Note that $$\frac1q = \frac1{d_1}-\frac1{d_2}$$ If $d_1=d_2$ then $q$ goes to infinity, and the circle degenerates to the vertical line $x=0$, i.e., the Y axis.

Using the previous values of $d_1$ & $d_2$, $q\approx113249.4$ km.

---

I should mention that these calculations assume the the Earth and Moon are perfect spheres, separated by a constant distance. In reality, none of those things are true, so the true angular sizes of the Earth and Moon are a little different to what I've calculated above.

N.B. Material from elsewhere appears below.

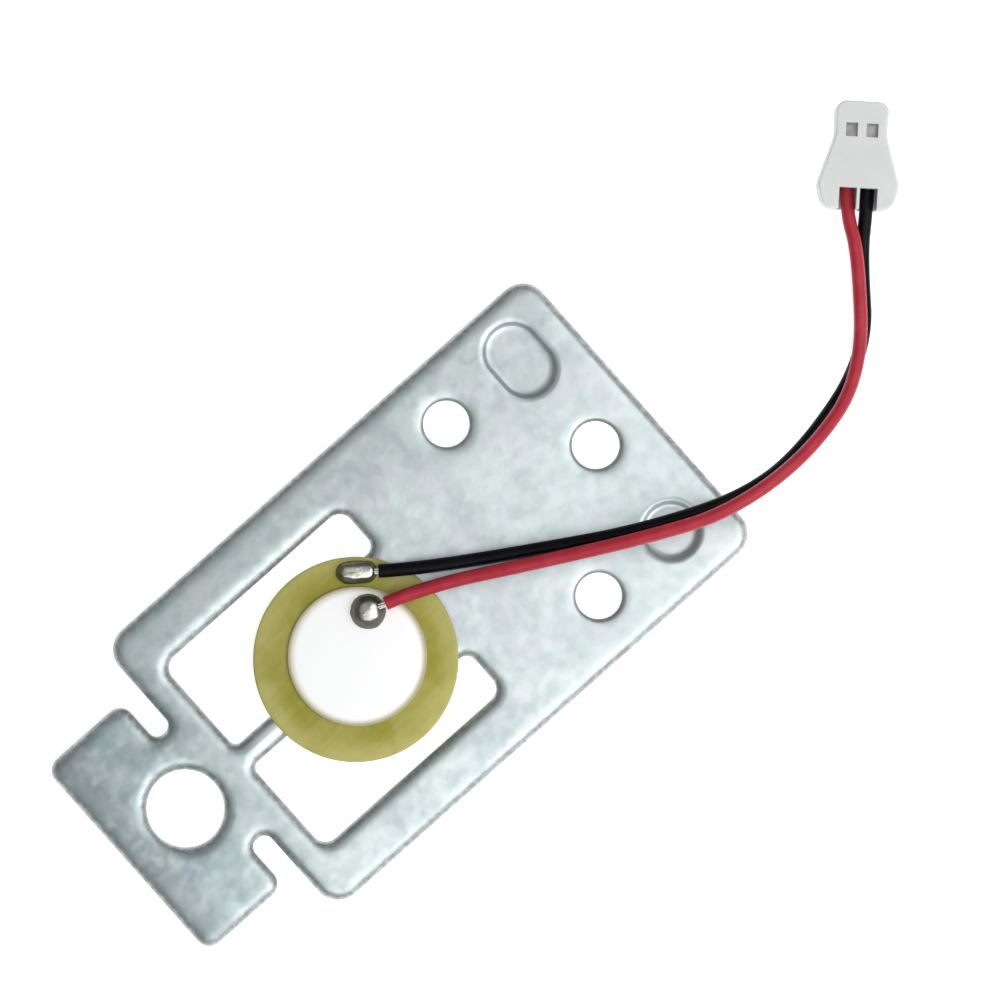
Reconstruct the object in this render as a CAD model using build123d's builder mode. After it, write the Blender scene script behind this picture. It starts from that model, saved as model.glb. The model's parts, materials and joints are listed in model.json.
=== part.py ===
from build123d import *
import os
from math import cos, radians, sin, tan

# Piezo sensor: a stamped steel mounting plate that carries a bonded piezo disc on a narrow
# pad, with two soldered leads ending in a small two-way crimp connector.
# Millimetres, +Z up.  X runs along the plate from the tab to the far edge, and the origin
# lies under the middle of the plate, on the surface that the part stands on.

# ---- stamped plate -------------------------------------------------------------------
sheet_t = 1.5
plate_len = 50.3
plate_width = 25.7
frame_corner_r = 1.9
tab_len = 7.35
tab_width = 17.9
tab_corner_r = 1.1
notch_len = 1.65
notch_reach = 10.3          # width of the metal left between the two notches
notch_end_r = 0.7
edge_roll_width = 0.5       # soft upper edges that the blanking leaves
edge_roll_depth = 0.25
boss_height = 0.5           # how far the half-sheared bosses stand out below
boss_draft = 0.1            # a boss is this much smaller all round than its recess

# ---- windows, tongue, pad and neck ---------------------------------------------------
frame_bar = 2.35            # metal between the notches and the windows
rail_width = 3.95           # metal outside each window
window_overlap = 1.0        # the disc reaches this far past the far ends of the windows
window_corner_r = 1.1
tongue_width = 1.9
tongue_fillet_r = 0.6
neck_width = 10.2
neck_fillet_r = 0.8
disc_offset = 22.3          # from the tab end to the centre of the piezo disc
disc_side_shift = -0.1      # the disc was bonded a little to one side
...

As ProfRob says, the Earth isn't a perfect sphere. It's slightly flattened at the poles, with a flattening factor of $f\approx 1/298.25642$. The Moon is also flattened, but much less than the Earth ($f\approx 1/830$), due to its much slower rate of axial rotation.

Also, the orbit of the Moon & Earth about their barycentre is moderately eccentric, with a mean value of $\varepsilon\approx 0.0549$, and the eccentricity changes depending on the distance to the Sun.

Here's a daily plot of the Earth-Moon distance for 2020, produced using Horizons.

Answer 2

The Earth's radius is about 6371 km, while the moon is 1737.4 km. The distance between the two bodies is 384399 km. The formula for angular size (in radians) is $\delta = c$. Letting $x$ be equal to the distance from Earth, we get the equation $2 \arctan\Big(\frac{12742}{2x}\Big)=2 \arctan\Big(\frac{3474.8}{2(384399-x)}\Big)$. Solving this equation gives $\frac{4081676715}{13514}\approx 302033\ \text{km}$. Plugging in this value, we get $2^\circ\ 25' \ 1.78''$ as the angular diameter of the Moon, compared to $31' \ 5''$ as viewed from Earth, which is 4.66583 times smaller.